Given exercise - Copy out every line exactly as given.
:: Information shown ::
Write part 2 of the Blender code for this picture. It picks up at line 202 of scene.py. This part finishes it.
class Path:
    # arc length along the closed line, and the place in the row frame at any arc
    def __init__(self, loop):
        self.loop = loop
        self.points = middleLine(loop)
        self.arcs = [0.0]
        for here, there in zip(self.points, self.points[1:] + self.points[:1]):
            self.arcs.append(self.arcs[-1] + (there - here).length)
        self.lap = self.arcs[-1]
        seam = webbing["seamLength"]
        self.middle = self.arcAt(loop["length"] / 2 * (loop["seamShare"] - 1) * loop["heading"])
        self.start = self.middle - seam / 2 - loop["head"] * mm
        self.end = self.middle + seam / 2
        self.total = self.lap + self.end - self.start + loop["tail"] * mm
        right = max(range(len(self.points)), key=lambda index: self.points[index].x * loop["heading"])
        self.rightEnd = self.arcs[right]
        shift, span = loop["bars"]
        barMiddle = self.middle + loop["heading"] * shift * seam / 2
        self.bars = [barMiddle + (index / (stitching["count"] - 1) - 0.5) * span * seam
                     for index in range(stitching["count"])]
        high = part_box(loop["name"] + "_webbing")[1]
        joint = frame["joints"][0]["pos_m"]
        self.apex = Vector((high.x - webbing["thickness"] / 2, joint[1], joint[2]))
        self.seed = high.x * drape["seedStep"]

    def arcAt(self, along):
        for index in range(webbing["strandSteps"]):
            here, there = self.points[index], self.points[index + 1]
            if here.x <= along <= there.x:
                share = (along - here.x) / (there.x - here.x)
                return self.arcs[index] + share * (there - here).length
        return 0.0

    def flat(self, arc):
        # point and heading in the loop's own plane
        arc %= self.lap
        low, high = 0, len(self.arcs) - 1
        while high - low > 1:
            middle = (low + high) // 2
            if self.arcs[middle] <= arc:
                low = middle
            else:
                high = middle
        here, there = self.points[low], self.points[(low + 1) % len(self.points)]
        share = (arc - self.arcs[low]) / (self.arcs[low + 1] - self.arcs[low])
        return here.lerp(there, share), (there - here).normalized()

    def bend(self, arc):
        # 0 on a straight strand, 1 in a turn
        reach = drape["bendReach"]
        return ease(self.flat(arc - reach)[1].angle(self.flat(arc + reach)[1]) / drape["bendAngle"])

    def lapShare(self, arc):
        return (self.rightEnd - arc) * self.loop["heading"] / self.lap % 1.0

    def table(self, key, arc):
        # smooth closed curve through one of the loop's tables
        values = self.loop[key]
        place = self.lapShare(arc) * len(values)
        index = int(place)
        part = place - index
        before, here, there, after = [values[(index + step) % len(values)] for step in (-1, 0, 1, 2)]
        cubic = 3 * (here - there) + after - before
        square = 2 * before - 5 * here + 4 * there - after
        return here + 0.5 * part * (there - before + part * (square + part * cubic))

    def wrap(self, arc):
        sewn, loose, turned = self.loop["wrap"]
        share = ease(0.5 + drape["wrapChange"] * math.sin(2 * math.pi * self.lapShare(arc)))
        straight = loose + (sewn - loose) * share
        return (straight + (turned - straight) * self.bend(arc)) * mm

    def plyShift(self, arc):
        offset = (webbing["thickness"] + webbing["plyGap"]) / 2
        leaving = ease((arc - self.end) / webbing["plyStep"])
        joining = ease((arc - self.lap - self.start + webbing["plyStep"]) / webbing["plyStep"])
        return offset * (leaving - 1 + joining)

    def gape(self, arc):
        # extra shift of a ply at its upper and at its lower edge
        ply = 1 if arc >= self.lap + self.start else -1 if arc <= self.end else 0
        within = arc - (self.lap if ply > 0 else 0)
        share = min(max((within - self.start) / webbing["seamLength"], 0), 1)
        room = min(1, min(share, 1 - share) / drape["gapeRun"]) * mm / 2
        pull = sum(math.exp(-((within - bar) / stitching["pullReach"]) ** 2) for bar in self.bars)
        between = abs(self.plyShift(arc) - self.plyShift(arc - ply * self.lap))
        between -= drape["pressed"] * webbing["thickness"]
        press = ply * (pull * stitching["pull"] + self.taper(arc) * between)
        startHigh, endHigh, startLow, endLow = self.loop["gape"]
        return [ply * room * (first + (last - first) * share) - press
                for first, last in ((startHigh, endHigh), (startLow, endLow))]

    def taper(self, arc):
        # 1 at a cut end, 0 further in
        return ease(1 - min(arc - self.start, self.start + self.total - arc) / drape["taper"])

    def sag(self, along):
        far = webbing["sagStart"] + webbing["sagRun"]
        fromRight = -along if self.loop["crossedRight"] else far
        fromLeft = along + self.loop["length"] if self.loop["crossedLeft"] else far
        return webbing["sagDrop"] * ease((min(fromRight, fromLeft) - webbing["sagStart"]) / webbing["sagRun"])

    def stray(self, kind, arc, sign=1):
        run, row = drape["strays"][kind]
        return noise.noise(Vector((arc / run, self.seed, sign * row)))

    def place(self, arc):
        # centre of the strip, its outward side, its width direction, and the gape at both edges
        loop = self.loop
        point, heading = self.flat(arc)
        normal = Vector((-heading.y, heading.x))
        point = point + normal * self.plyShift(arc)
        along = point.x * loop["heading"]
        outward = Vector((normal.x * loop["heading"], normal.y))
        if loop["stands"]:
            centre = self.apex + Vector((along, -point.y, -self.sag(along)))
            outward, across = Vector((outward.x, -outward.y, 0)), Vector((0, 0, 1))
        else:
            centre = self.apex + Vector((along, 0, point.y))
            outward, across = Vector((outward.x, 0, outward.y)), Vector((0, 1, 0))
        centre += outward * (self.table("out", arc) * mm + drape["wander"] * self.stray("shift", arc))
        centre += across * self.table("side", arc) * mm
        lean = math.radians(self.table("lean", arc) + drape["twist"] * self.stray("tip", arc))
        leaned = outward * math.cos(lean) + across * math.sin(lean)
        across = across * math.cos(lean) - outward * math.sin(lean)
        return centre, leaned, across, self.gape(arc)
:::
Complete output -
Write part 2 of the Blender code for this picture. It picks up at line 202 of scene.py. This part finishes it.
class Path:
    # arc length along the closed line, and the place in the row frame at any arc
    def __init__(self, loop):
        self.loop = loop
        self.points = middleLine(loop)
        self.arcs = [0.0]
        for here, there in zip(self.points, self.points[1:] + self.points[:1]):
            self.arcs.append(self.arcs[-1] + (there - here).length)
        self.lap = self.arcs[-1]
        seam = webbing["seamLength"]
        self.middle = self.arcAt(loop["length"] / 2 * (loop["seamShare"] - 1) * loop["heading"])
        self.start = self.middle - seam / 2 - loop["head"] * mm
        self.end = self.middle + seam / 2
        self.total = self.lap + self.end - self.start + loop["tail"] * mm
        right = max(range(len(self.points)), key=lambda index: self.points[index].x * loop["heading"])
        self.rightEnd = self.arcs[right]
        shift, span = loop["bars"]
        barMiddle = self.middle + loop["heading"] * shift * seam / 2
        self.bars = [barMiddle + (index / (stitching["count"] - 1) - 0.5) * span * seam
                     for index in range(stitching["count"])]
        high = part_box(loop["name"] + "_webbing")[1]
        joint = frame["joints"][0]["pos_m"]
        self.apex = Vector((high.x - webbing["thickness"] / 2, joint[1], joint[2]))
        self.seed = high.x * drape["seedStep"]

    def arcAt(self, along):
        for index in range(webbing["strandSteps"]):
            here, there = self.points[index], self.points[index + 1]
            if here.x <= along <= there.x:
                share = (along - here.x) / (there.x - here.x)
                return self.arcs[index] + share * (there - here).length
        return 0.0

    def flat(self, arc):
        # point and heading in the loop's own plane
        arc %= self.lap
        low, high = 0, len(self.arcs) - 1
        while high - low > 1:
            middle = (low + high) // 2
            if self.arcs[middle] <= arc:
                low = middle
            else:
                high = middle
        here, there = self.points[low], self.points[(low + 1) % len(self.points)]
        share = (arc - self.arcs[low]) / (self.arcs[low + 1] - self.arcs[low])
        return here.lerp(there, share), (there - here).normalized()

    def bend(self, arc):
        # 0 on a straight strand, 1 in a turn
        reach = drape["bendReach"]
        return ease(self.flat(arc - reach)[1].angle(self.flat(arc + reach)[1]) / drape["bendAngle"])

    def lapShare(self, arc):
        return (self.rightEnd - arc) * self.loop["heading"] / self.lap % 1.0

    def table(self, key, arc):
        # smooth closed curve through one of the loop's tables
        values = self.loop[key]
        place = self.lapShare(arc) * len(values)
        index = int(place)
        part = place - index
        before, here, there, after = [values[(index + step) % len(values)] for step in (-1, 0, 1, 2)]
        cubic = 3 * (here - there) + after - before
        square = 2 * before - 5 * here + 4 * there - after
        return here + 0.5 * part * (there - before + part * (square + part * cubic))

    def wrap(self, arc):
        sewn, loose, turned = self.loop["wrap"]
        share = ease(0.5 + drape["wrapChange"] * math.sin(2 * math.pi * self.lapShare(arc)))
        straight = loose + (sewn - loose) * share
        return (straight + (turned - straight) * self.bend(arc)) * mm

    def plyShift(self, arc):
        offset = (webbing["thickness"] + webbing["plyGap"]) / 2
        leaving = ease((arc - self.end) / webbing["plyStep"])
        joining = ease((arc - self.lap - self.start + webbing["plyStep"]) / webbing["plyStep"])
        return offset * (leaving - 1 + joining)

    def gape(self, arc):
        # extra shift of a ply at its upper and at its lower edge
        ply = 1 if arc >= self.lap + self.start else -1 if arc <= self.end else 0
        within = arc - (self.lap if ply > 0 else 0)
        share = min(max((within - self.start) / webbing["seamLength"], 0), 1)
        room = min(1, min(share, 1 - share) / drape["gapeRun"]) * mm / 2
        pull = sum(math.exp(-((within - bar) / stitching["pullReach"]) ** 2) for bar in self.bars)
        between = abs(self.plyShift(arc) - self.plyShift(arc - ply * self.lap))
        between -= drape["pressed"] * webbing["thickness"]
        press = ply * (pull * stitching["pull"] + self.taper(arc) * between)
        startHigh, endHigh, startLow, endLow = self.loop["gape"]
        return [ply * room * (first + (last - first) * share) - press
                for first, last in ((startHigh, endHigh), (startLow, endLow))]

    def taper(self, arc):
        # 1 at a cut end, 0 further in
        return ease(1 - min(arc - self.start, self.start + self.total - arc) / drape["taper"])

    def sag(self, along):
        far = webbing["sagStart"] + webbing["sagRun"]
        fromRight = -along if self.loop["crossedRight"] else far
        fromLeft = along + self.loop["length"] if self.loop["crossedLeft"] else far
        return webbing["sagDrop"] * ease((min(fromRight, fromLeft) - webbing["sagStart"]) / webbing["sagRun"])

    def stray(self, kind, arc, sign=1):
        run, row = drape["strays"][kind]
        return noise.noise(Vector((arc / run, self.seed, sign * row)))

    def place(self, arc):
        # centre of the strip, its outward side, its width direction, and the gape at both edges
        loop = self.loop
        point, heading = self.flat(arc)
        normal = Vector((-heading.y, heading.x))
        point = point + normal * self.plyShift(arc)
        along = point.x * loop["heading"]
        outward = Vector((normal.x * loop["heading"], normal.y))
        if loop["stands"]:
            centre = self.apex + Vector((along, -point.y, -self.sag(along)))
            outward, across = Vector((outward.x, -outward.y, 0)), Vector((0, 0, 1))
        else:
            centre = self.apex + Vector((along, 0, point.y))
            outward, across = Vector((outward.x, 0, outward.y)), Vector((0, 1, 0))
        centre += outward * (self.table("out", arc) * mm + drape["wander"] * self.stray("shift", arc))
        centre += across * self.table("side", arc) * mm
        lean = math.radians(self.table("lean", arc) + drape["twist"] * self.stray("tip", arc))
        leaned = outward * math.cos(lean) + across * math.sin(lean)
        across = across * math.cos(lean) - outward * math.sin(lean)
        return centre, leaned, across, self.gape(arc)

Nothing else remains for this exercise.